Au mois de mai 1900, nous embarquâmes sur la Caravane pour retourner au Tonkin.

A peine arrivé, je fis une demande pour accomplir une quatrième année de séjour. Elle me fut accordée. Un camarade de l'état-major m'avait prévenu que quelque chose d'anormal se passait en Chine, du côté de Pékin, et que fort probablement le corps d'occupation du Tonkin y enverrait du monde. Comme les troupes revenant de Quang-Tchéou-Wan ne devaient pas participer aux opérations prévues, je me mis aussitôt en instance pour changer de régiment.

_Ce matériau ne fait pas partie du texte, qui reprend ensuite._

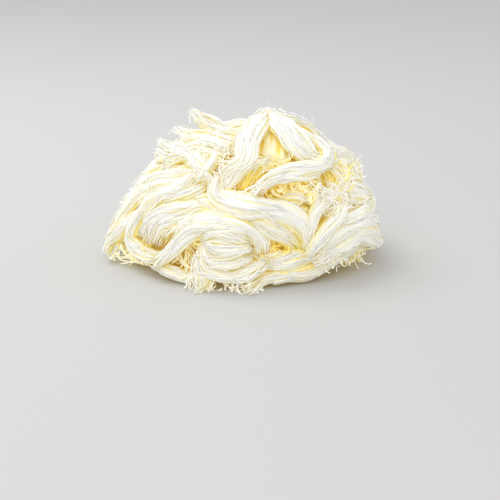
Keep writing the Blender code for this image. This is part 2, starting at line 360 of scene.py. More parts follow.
@dataclass(frozen=True)
class Weave:
    """How a hank is made up of locks and fibres, in millimetres.

    Attributes:
        lock_width: a lock's width.
        lock_thickness: a lock's thickness.
        fibres: how many fibres lie on a lock.
        fibre_radius: half a fibre's thickness.
        step: the distance between a fibre's points.
        lock_step: the distance between a lock's points.
        end_share: the share of a hank's length that its end's shape reaches over.
        sheet_step: the distance between a sheet's points.
        sheet_ridge: how high a sheet's ridges are.
        filling: the share of a hank's section that its locks are counted from.
        buried: the share of its fibres that a lock at the hank's underside has.
        inner: the share of its fibres that a lock at the hank's middle has.
        loose: the share of the fibres that wave more than the others.
        loose_frizz: how many times more those wave.
        lock_painted_shade_bias: how much more golden painted shade a lock gets than its fibres, as it lies
            under them.
        sheet_painted_shade_bias: how much more golden painted shade a sheet gets than the fibres, as it lies
            under them.
    """

    lock_width: float = 4.6
    lock_thickness: float = 3.0
    fibres: float = 14.0
    fibre_radius: float = 0.27
    step: float = 3.6
    lock_step: float = 4.5
    end_share: float = 0.3
    sheet_step: float = 3.0
    sheet_ridge: float = 0.6
    filling: float = 0.95
    buried: float = 0.3
    inner: float = 0.4
    loose: float = 0.1
    loose_frizz: float = 2.6
    lock_painted_shade_bias: float = 0.25
    sheet_painted_shade_bias: float = 0.15


@dataclass(frozen=True)
class Hank:
    """A hank of cheese fibre that lies over the mound through a few stations.

    Attributes:
        name: its name.
        width: its width, in millimetres.
        thickness: its thickness, in millimetres.
        stations: its route, as (degrees round from the front, degrees up, millimetres off the mound).
        root: how it starts.
        tip: how it ends.
        frizz: how much its fibres wave, in millimetres.
        painted_shade_bias: how much more golden painted shade it gets than its place gives it.
        slack: how loose its locks are, as the depth of the sheet that joins them, in millimetres.
    """

    name: str
    width: float
    thickness: float
    stations: tuple[Station, ...]
    root: Ending = Ending.TUCKED
    tip: Ending = Ending.TUCKED
    frizz: float = 0.35
    painted_shade_bias: float = 0.0
    slack: float = 1.3

    def course(
        self, mound: Mound, step: float = 2.0, corrections: int = 4, firmness: float = 0.7, foot: float = 12.0
    ) -> Course:
        """Lays the hank's route over the mound.

        Args:
            mound: the mound.
            step: the distance between the route's points.
            corrections: how many times the route is drawn back to its distance off the mound.
            firmness: the share of the way that it is drawn back each time.
            foot: the height above the table over which a hank turns to lie flat, in millimetres.

        Returns:
            The route.
        """
        stations = np.array([[*mound.point(*station), station[2]] for station in self.stations])
        curve = through(stations, step)
        line, off = curve[:, :3], curve[:, 3:]
        for _ in range(corrections):
            past, gradient = mound.gradient(line)
            steepness = np.linalg.norm(gradient, axis=1)
            line = line + unit(gradient) * (off - (past / steepness)[:, None]) * firmness
        outward = mound.outward(line)
        outward[:, 2] += np.exp(-np.clip(line[:, 2], 0, None) / foot)
        line[:, 2] = np.maximum(line[:, 2], self.thickness * PRESSED)
        along = unit(np.gradient(line, axis=0))
        across = unit(np.cross(along, unit(outward)))
        steps = np.linalg.norm(np.diff(line, axis=0), axis=1)
        reach = np.concatenate([[0.0], np.cumsum(steps)])
        return Course(line, along, across, np.cross(across, along), reach[-1], reach / reach[-1])

    def weave(self, mound: Mound, weave: Weave, chance: np.random.Generator) -> tuple[Strands, ...]:
        """Makes the hank's fibres, the bodies of its locks and the sheet that joins them.

        Args:
            mound: the mound that it lies over.
            weave: how it is made up.
            chance: the source of random draws.

        Returns:
            The fibres, the lock bodies and the sheet.
        """
        course = self.course(mound)
        area = math.pi / 4 * self.width * self.thickness
        locks = max(3, round(weave.filling * area / (weave.lock_width * weave.lock_thickness)))
        plan = LockPlan.drawn(self, course, locks, chance)
        return plan.fibres(weave, chance), plan.bodies(weave, chance), plan.sheet(weave)


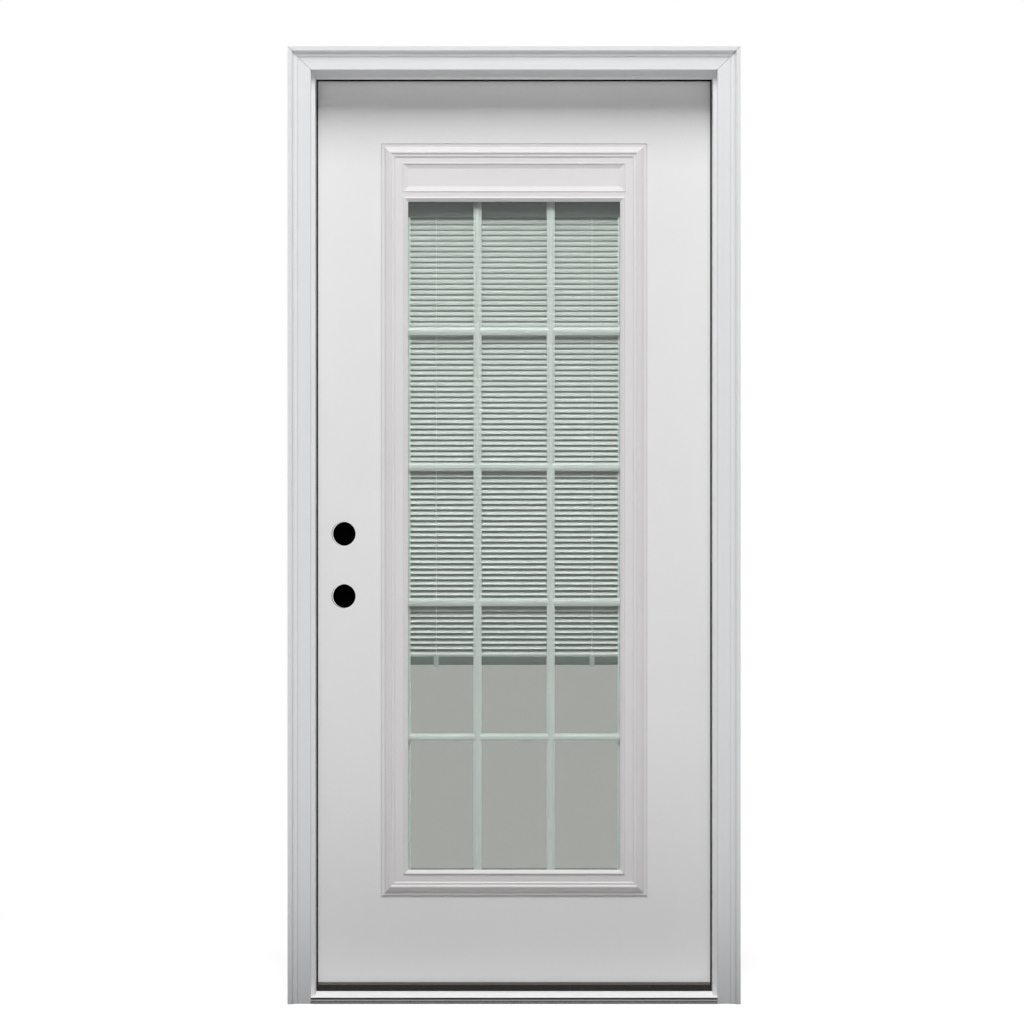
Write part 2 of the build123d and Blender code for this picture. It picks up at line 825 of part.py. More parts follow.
def blind_slider():
    """The hand slider that rides on its guide."""
    x0, x1 = operator_place()
    y0 = pane_in + seat_gap + operator_depth + seat_gap
    z0 = glass_z1 - operator_length / 2
    body = block(x0, x1, y0, y0 + slider_depth, z0, z0 + slider_height)
    return chamfer(body.edges().filter_by(Axis.Y), slider_chamfer)


nodes = {
    "brickmould_left": brickmould_left(),
    "brickmould_right": mirror(brickmould_left(), about=Plane.YZ),
    "brickmould_head": brickmould_head(),
    "latch_jamb": latch_jamb(),
    "hinge_jamb": hinge_jamb(),
    "head_jamb": head_jamb(),
    "sill_base": sill_base(),
    "sill_deck": sill_deck(),
    "sill_cap": sill_cap(),
    "weatherstrip_left": weatherstrip_left(),
    "weatherstrip_right": mirror(weatherstrip_left(), about=Plane.YZ),
    "weatherstrip_head": weatherstrip_head(),
    "exterior_skin": exterior_skin(),
    "interior_skin": interior_skin(),
    "lock_stile": lock_stile(),
    "hinge_stile": hinge_stile(),
    "top_rail": top_rail(),
    "bottom_rail": bottom_rail(),
    "lock_block": lock_block(),
    "foam_core": foam_core(),
    "door_sweep": door_sweep(),
    "lite_frame_exterior": lite_frame_exterior(),
    "lite_frame_interior": lite_frame_interior(),
    "exterior_pane": exterior_pane(),
    "interior_pane": interior_pane(),
    "glass_spacer": glass_spacer(),
    "grille": grille(),
    "blind_headrail": blind_headrail(),
    "blind_slats": blind_slats(),
    "blind_bottom_rail": blind_bottom_rail(),
    "blind_ladder_strings": blind_ladder_strings(),
    "blind_side_channels": blind_side_channels(),
    "blind_clips": blind_clips(),
    "blind_operator": blind_operator(),
    "blind_slider": blind_slider(),
}

frame_knuckles = [index for index in range(hinge_knuckles) if index % 2 == 0]
door_knuckles = [index for index in range(hinge_knuckles) if index % 2 == 1]
for place, z in hinge_places.items():
    nodes[f"hinge_{place}_frame_leaf"] = hinge_leaf(z, rabbet_x, frame_knuckles)
    nodes[f"hinge_{place}_door_leaf"] = hinge_leaf(z, slab_edge, door_knuckles)
    nodes[f"hinge_{place}_pin"] = hinge_pin(z)

for name, solid in nodes.items():
    export_step(solid, f"parts/{name}.step")
    print(f"{name}: {len(solid.solids())} solid(s), {solid.volume / 1000:.1f} cm3")
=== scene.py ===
# %% [markdown]
# # A prehung front door
# The subject is an outside door hung in its own frame: a smooth moulded slab with one tall pane of
# insulated glass, a white grille and a slat blind between the two panes, a flat casing round it and a sill
# under it. The solid model has every hard piece at its true size. This lesson gives each piece the finish
# of its real material and adds the small pieces that a joiner fits last: the hinge screws and the covers
# over the screws of the inside lite frame.

# %% Load the solid model
import math

import bpy
from mathutils import Matrix, Vector


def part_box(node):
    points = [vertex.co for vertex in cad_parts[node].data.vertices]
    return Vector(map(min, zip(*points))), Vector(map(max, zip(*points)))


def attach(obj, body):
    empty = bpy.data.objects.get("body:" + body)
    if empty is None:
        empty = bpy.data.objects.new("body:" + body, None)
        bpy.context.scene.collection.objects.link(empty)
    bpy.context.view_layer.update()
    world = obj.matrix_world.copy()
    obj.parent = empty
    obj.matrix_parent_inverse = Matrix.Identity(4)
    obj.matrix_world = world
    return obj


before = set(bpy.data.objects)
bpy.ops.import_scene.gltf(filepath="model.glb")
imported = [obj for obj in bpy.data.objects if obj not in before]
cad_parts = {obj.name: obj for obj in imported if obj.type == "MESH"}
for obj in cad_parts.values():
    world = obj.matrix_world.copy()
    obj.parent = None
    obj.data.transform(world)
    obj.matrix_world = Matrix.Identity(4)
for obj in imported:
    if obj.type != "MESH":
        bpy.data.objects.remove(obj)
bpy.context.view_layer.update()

# %% [markdown]
# # The camera
# The door was pictured square on, from far enough away that its sides hardly converge. A long lens at nine
# and a half metres gives that. The lens axis is level, so upright edges stay upright, and a small shift
# sets the door in the picture as it was, a little nearer to the bottom than to the top.

# %% Set the camera
camera_data = bpy.data.cameras.new("camera")
camera_data.sensor_width = 36.0
camera_data.lens = 150.6
camera_data.shift_x = -0.00205
camera_data.shift_y = 0.0251
camera_data.clip_end = 400.0
camera = bpy.data.objects.new("camera", camera_data)
camera.location = (0.0, -9.532, 1.035)
camera.rotation_euler = (math.radians(90.0), 0.0, 0.0)
bpy.context.scene.collection.objects.link(camera)
bpy.context.scene.camera = camera
bpy.context.scene.view_settings.view_transform = "Standard"
print("lens:", camera_data.lens, "mm, distance:", -camera.location.y, "m")

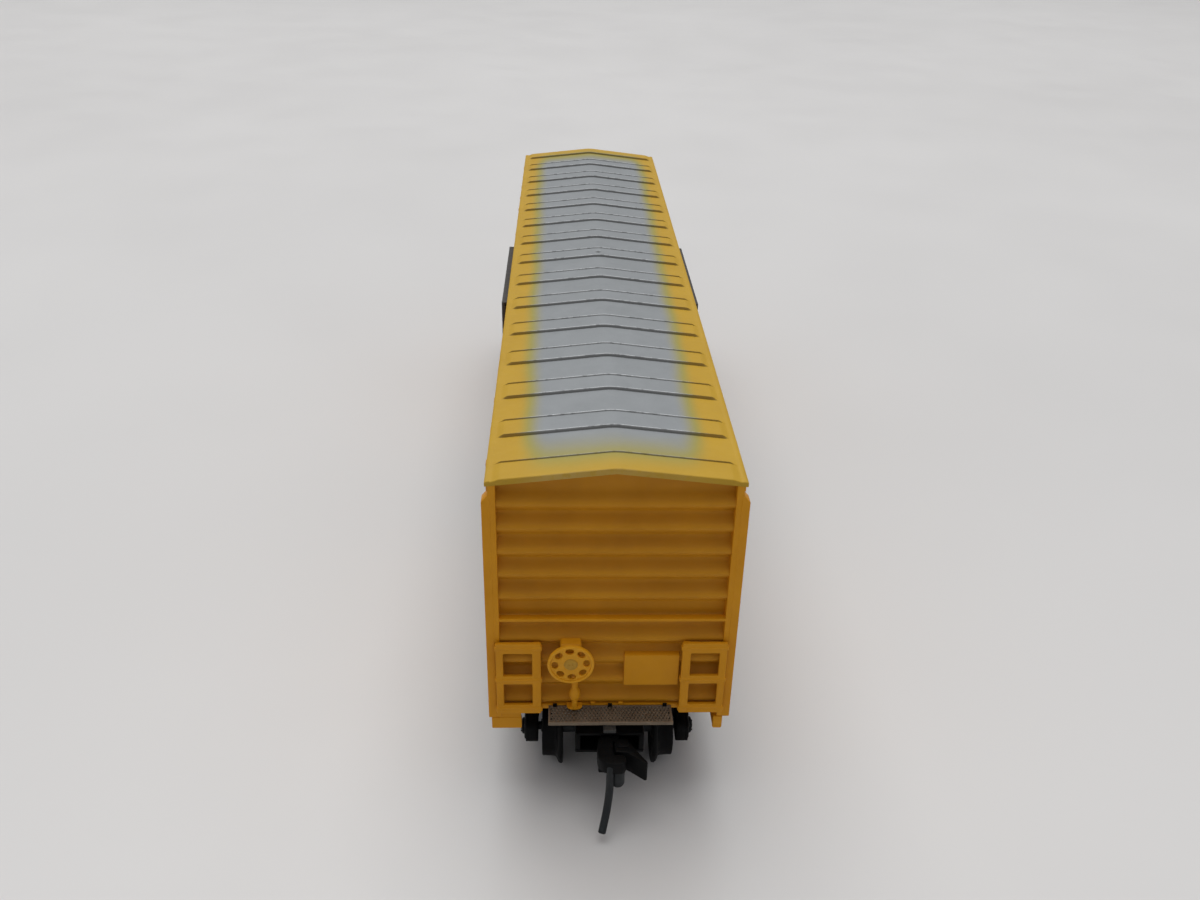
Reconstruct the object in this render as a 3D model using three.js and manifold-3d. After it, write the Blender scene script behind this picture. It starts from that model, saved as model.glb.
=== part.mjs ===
// Model railway box car, 1:160, with exterior side posts, a ribbed steel-style roof and corrugated ends.
// Frame: X across the car, Y along it with the brake-wheel end at -Y, Z up.
// Origin: middle of the car on the plane of the wheel-flange bottoms. All lengths are millimetres.
import * as THREE from 'three';
import { mergeVertices } from 'three/addons/utils/BufferGeometryUtils.js';
import Module from 'manifold-3d';

const wasm = await Module();
wasm.setup();

// ---------------------------------------------------------------- driving dimensions
const BODY_LENGTH = 100;
const EAVE_WIDTH = 19.7;
const POST_FACE_WIDTH = 20.3;
const SHEET_WIDTH = 19.2;
const WALL = 0.7;
const SILL_Z = 7.9;
const END_SILL_Z = 8.75;
const EAVE_Z = 31.0;
const RIDGE_RISE = 1.1;

const ROOF_PANELS = 14;
const ROOF_PITCH = 6.96;
const ROOF_VALLEY = 4.12;
const ROOF_RIB_HEIGHT = 0.22;
const ROOF_DECK_THICKNESS = 0.3;

const END_SHEET_SET_BACK = 0.5;
const CORNER_POST_WIDTH = 0.85;
const CORRUGATION_TOP_Z = 28.7;
const CORRUGATION_PITCH = 2.13;
const CORRUGATION_COUNT = 10;
const LEDGE_INDEX = 5;

const BAYS_PER_SIDE = 7;
const POST_WIDTH = 0.75;
const POST_TOP_Z = 29.15;
const POST_TAPER = 0.6;
const TOP_CHORD_Z = 29.9;

const DOOR_HALF_LENGTH = 9.5;
const DOOR_TRAVEL = 19;
const DOOR_INNER_X = 10.2;
const DOOR_OUTER_X = 10.65;
const RAIL_LIP_INNER_X = 9.95;
const RAIL_FACE_X = 10.12;
const TOP_RAIL_Z = 28.7;
const BOTTOM_RAIL_Z = 8.95;
const RUNNING_GAP = 0.05;

const FLOOR_BOTTOM_Z = 8.5;
const FLOOR_TOP_Z = 9.2;
const WEIGHT_TOP_Z = 10.25;

const TRUCK_CENTRE_Y = 40.5;
const HALF_WHEELBASE = 5.5;
const TREAD_RADIUS = 2.62;
const FLANGE_RADIUS = 3.27;
const WHEEL_BACK_X = 3.9;
const WHEEL_FACE_X = 5.75;
const AXLE_RADIUS = 0.6;
const JOURNAL_RADIUS = 0.35;
const SIDE_FRAME_INNER_X = 6.05;
const SIDE_FRAME_OUTER_X = 7.25;
const JOURNAL_BOX_OUTER_X = 7.7;
const CENTRE_PLATE_Z = 6.95;
const KINGPIN_RADIUS = 0.72;

const COUPLER_PIVOT_Y = -48.2;
const COUPLER_BOX_HALF_WIDTH = 2.9;
const COUPLER_BOX_FRONT_Y = -51.2;
const COUPLER_BOX_BACK_Y = -46.6;
const COUPLER_BOX_TOP_Z = 7.2;
const COUPLER_BOX_BOTTOM_Z = 5.05;
const PIVOT_POST_RADIUS = 0.55;

const BRAKE_WHEEL_CENTRE = [-3.32, -51.15, 14.6];
const BRAKE_WHEEL_RADIUS = 1.9;
const BRAKE_WHEEL_THICKNESS = 0.36;
const BRAKE_SHAFT_RADIUS = 0.25;
const BRAKE_WHEEL_TURN = 0.07;

const END_Y = -BODY_LENGTH / 2;
const END_SHEET_Y = END_Y + END_SHEET_SET_BACK;
const END_SILL_Y = END_Y + 0.1;
const SHEET_X = SHEET_WIDTH / 2;
const POST_X = POST_FACE_WIDTH / 2;
const EAVE_X = EAVE_WIDTH / 2;
const RIDGE_Z = EAVE_Z + RIDGE_RISE;

// ---------------------------------------------------------------- materials
function finish(color, roughness, metalness = 0) {
  return () => new THREE.MeshStandardMaterial({ color, roughness, metalness });
}
const bodyYellow = finish(0xd08a12, 0.55);
const doorBlack = finish(0x1c1a19, 0.5);
const blackPlastic = finish(0x17181a, 0.6);
const wheelBlack = finish(0x26282a, 0.4, 0.3);
const blackenedSteel = finish(0x363c40, 0.4, 0.7);
const etchedMetal = finish(0x8a7d70, 0.45, 0.6);
const paintedMetal = finish(0xc98a1c, 0.5, 0.1);
const plainSteel = finish(0x9a9c9e, 0.35, 0.9);

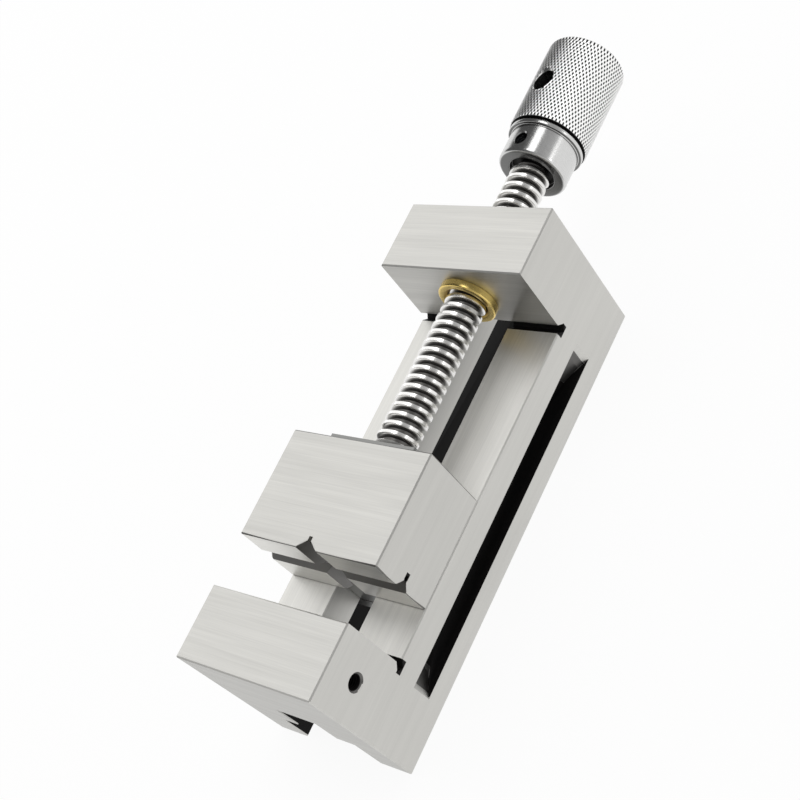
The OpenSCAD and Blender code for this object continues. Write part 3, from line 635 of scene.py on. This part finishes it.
def turned_metal(name, bright, dark, low, high, rough=0.16, ring=0.22 * MM, ring_depth=0.004 * MM,
                 tint=0.12, dull=0.5, end_painted_shading=0.35):
    """Turned metal about the screw's axis: bright at the radius high, dull at low, and darker at low with a
    painted shade in its hollows.

    Fine rings from the tool run round it, so that its highlights are drawn out along the axis.
    """
    material, tree, place = finish_of(name)
    centred = add(tree, "ShaderNodeMapping", {"Vector": place, "Location": (0, 0, -AXIS_Z)})
    spoke = add(tree, VECTOR_MATH, [centred, (0, 1, 1)], "MULTIPLY")
    radius = add(tree, VECTOR_MATH, [spoke], "LENGTH")
    painted_hollow_shade = add(tree, MAP_RANGE, [radius, low, high], interpolation_type="SMOOTHSTEP")
    along = add(tree, SEPARATE, [centred]).outputs["X"]
    along = add(tree, MATH, [along, 1 / ring], "MULTIPLY")
    rings = add(tree, NOISE, {"W": along, "Scale": 1.0, "Detail": 2.0}, noise_dimensions="1D")
    specks = add(tree, NOISE, {"Vector": place, "Scale": 1 / (0.9 * MM), "Detail": 3.0})
    colour = add(tree, RAMP, [painted_hollow_shade], stops=[(0.0, linear(dark)), (1.0, linear(bright))])
    level = add(tree, MATH, [rings, tint, 1 - tint / 2], "MULTIPLY_ADD")
    level = add(tree, MATH, [specks, tint, level], "MULTIPLY_ADD")
    # Faces that look along the axis get a painted shade: a darker colour
    normal = add(tree, "ShaderNodeNewGeometry").outputs["Normal"]
    ahead = add(tree, MATH, [add(tree, SEPARATE, [normal])], "ABSOLUTE")
    painted_end_shading = add(tree, MAP_RANGE, [ahead, 0.9, 0.99, 1.0, end_painted_shading])
    level = add(tree, MATH, [level, painted_end_shading], "MULTIPLY")
    colour = add(tree, VECTOR_MATH, [colour, level], "SCALE")
    gloss = add(tree, MAP_RANGE, [painted_hollow_shade, 0.0, 1.0, dull, rough])
    gloss = add(tree, MATH, [specks, 0.12, gloss], "MULTIPLY_ADD")
    bump = add(tree, "ShaderNodeBump", {"Strength": 0.5, "Distance": ring_depth, "Height": rings})
    shader = add(tree, PRINCIPLED, {"Base Color": colour, "Metallic": 1.0, "Roughness": gloss,
                                    "Normal": bump})
    add(tree, "ShaderNodeOutputMaterial", [shader])
    return material


def plain_metal(name, colour, rough, grain):
    """Blackened, hardened or spring steel: an even satin skin with a slight mottle."""
    material, tree, place = finish_of(name)
    mottle = add(tree, NOISE, {"Vector": place, "Scale": 1 / grain, "Detail": 4.0})
    level = add(tree, MATH, [mottle, 0.5, 0.75], "MULTIPLY_ADD")
    tone = add(tree, VECTOR_MATH, [linear(colour)[:3], level], "SCALE")
    gloss = add(tree, MATH, [mottle, 0.2, rough - 0.1], "MULTIPLY_ADD")
    bump = add(tree, "ShaderNodeBump", {"Strength": 0.3, "Distance": 0.01 * MM, "Height": mottle})
    shader = add(tree, PRINCIPLED, {"Base Color": tone, "Metallic": 1.0, "Roughness": gloss, "Normal": bump})
    add(tree, "ShaderNodeOutputMaterial", [shader])
    return material


def seen_white(tree, hidden=None):
    """1 for rays that show the background, from the camera or by gloss or glass, and 0 for other light.

    Camera rays leave out the hidden part.
    """
    path = add(tree, "ShaderNodeLightPath").outputs
    seen = path["Is Camera Ray"]
    if hidden:
        seen = add(tree, MATH, [seen, hidden], "SUBTRACT", use_clamp=True)
    seen = add(tree, MATH, [seen, path["Is Glossy Ray"]], "ADD")
    return add(tree, MATH, [seen, path["Is Transmission Ray"]], "ADD", use_clamp=True)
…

Je réussis, mais non sans peine, à faire aboutir ces démarches.

En arrivant au 9e régiment à Hanoï, je demandai au capitaine de ma nouvelle compagnie de vouloir bien me faire comprendre parmi les hommes désignés pour la Chine. — C'est de la folie, me dit-il ; vous tenez donc à vous crever de fatigue ? — Non, mon capitaine, répondis-je ; je connais mon tempérament et une campagne de plus, ce n'est pas cela qui m'effraye. — Oui, répliqua-t-il, mais tant va la cruche à l'eau qu'à la fin elle se casse. — Néanmoins, je plaidai si bien ma cause, qu'il m'inscrivit sur la liste des partants en ajoutant : — C'est vous qui l'aurez voulu, tant pis pour vous. — C'était la quatrième ou cinquième fois que j'entendais cette phrase, et je suis encore de ce monde.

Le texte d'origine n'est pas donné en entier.